Roma, 13 dicembre 2017 - Sito istituzionale o sito di parte? ‘Foglioline’ o donne? Presidente del Senato o leader di una nuova forza politica (Leu: Liberi e uguali)? Il dilemma, per Pietro Grasso, protagonista ieri di una gaffe che ha almeno in parte minato il suo ruolo super partes , inizia a farsi stringente. Domani, al tradizionale incontro con la stampa parlamentare per gli auguri di Natale, forse Grasso scioglierà definitivamente il nodo gordiano, anche se tutti escludono che possa, entro breve, dimettersi per lanciarsi, da libero e uguale, nella corsa per il voto.
Il Colle più alto, quello del Quirinale, è però preoccupato. Sergio Mattarella nei giorni scorsi avrebbe espresso, pur se con il suo tono cortese, un cruccio ai suoi: ho grande rispetto per Pietro, la sua storia, il suo ruolo e la sua figura, ma io, al suo posto, non mi sarei comportato così. Motivo: Grasso è pur sempre la seconda carica dello Stato. Certo, formalmente, i problemi sono minori di un tempo. Per esempio, Mattarella è il primo presidente che, quando è all’estero, non si fa più ‘sostituire’ dal presidente del Senato, nonostante questi avrebbe per la Carta il ruolo di capo dello Stato supplente. Infatti, ormai, telefoni satellitari e wifi rendono immediate le comunicazioni e inutile la supplenza.
Ma se Mattarella avesse un serio problema di salute (successe, per dire, ad Antonio Segni che venne sostituito da Cesare Merzagora) sarebbe Grasso a tenere ad interim il ruolo di capo di Stato di certo fino all’elezione dei presidenti delle nuove Camere. E se Grasso si dimettesse? Sarebbe la Boldrini, attuale presidente della Camera e terza carica dello Stato, a far sventolare su palazzo Montecitorio la bandiera italiana. Già, peccato che, a sua volta, Boldrini stia per buttarsi anche lei in politica, nello stesso partito di Grasso: Leu.
La sua discesa in campo, sostenuta dagli ultimi ‘pisapiani’ di sinistra rimasti orfani di Pisapia, avverrà il 22 dicembre, dopo che la Camera avrà archiviato il voto sulla Stabilità, in un’assemblea nel quartiere ‘rosso’ di Roma, San Lorenzo.
Ma tornando al casus belli di Grasso, ieri succede che, sulla homepage del sito (un sito super-istituzionale) di palazzo Madama, dove pagine intere sono dedicate al presidente, fa capolino il logo del nuovo partito: Leu, Liberi e uguali. Simbolo che, peraltro, solo il giorno prima aveva dato la stura a un’altra messe di polemiche. Molte donne – specie le femministe – protestano indignate perché in tv, da Fabio Fazio (su Rai1), Grasso parla della ‘e’ congiunzione del logo come se volesse derubricare le donne a delle ‘foglioline’. Il paragone, in realtà, lo fa Fazio, ma la polemica divampa.
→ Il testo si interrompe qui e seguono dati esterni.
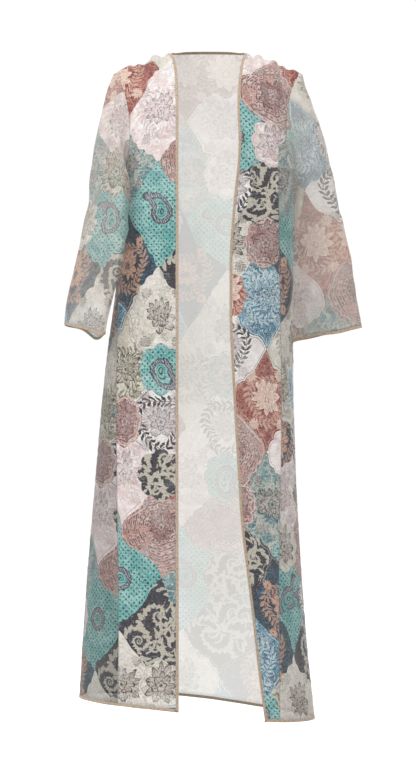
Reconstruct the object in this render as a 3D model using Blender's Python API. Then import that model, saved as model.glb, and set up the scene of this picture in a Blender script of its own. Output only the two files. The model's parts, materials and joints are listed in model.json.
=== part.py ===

Lo scivolone di ieri risulta però ben più imbarazzante. Il cinguettio «Ecco il simbolo di Liberi e Uguali, una nuova proposta per il Paese» spunta, nella homepage di Grasso, vicino ai normali impegni, discorsi ed eventi ufficiali. Si tratta della svista di chi si occupa del sito: la colonna di Twitter e la pagina personale su Facebook di Grasso scorrono in modo automatico, ma la frittata è fatta. Il Pd attacca, Augusto Minzolini (FI) parla di «sito da Corea del Nord» e i social non perdonano neppure quest’altra gaffe. Grasso, e presto anche la Boldrini, nel convulso finale di legislatura, faranno i presidenti delle Camere o i leader dello (stesso) partito? In ogni caso, Matteo Renzi schiva le domande dirette sul ruolo di Grasso e fa sapere che la campagna elettorale del Pd non sarà impostata a una guerra fratricida con Leu, ma contro destre e M5S.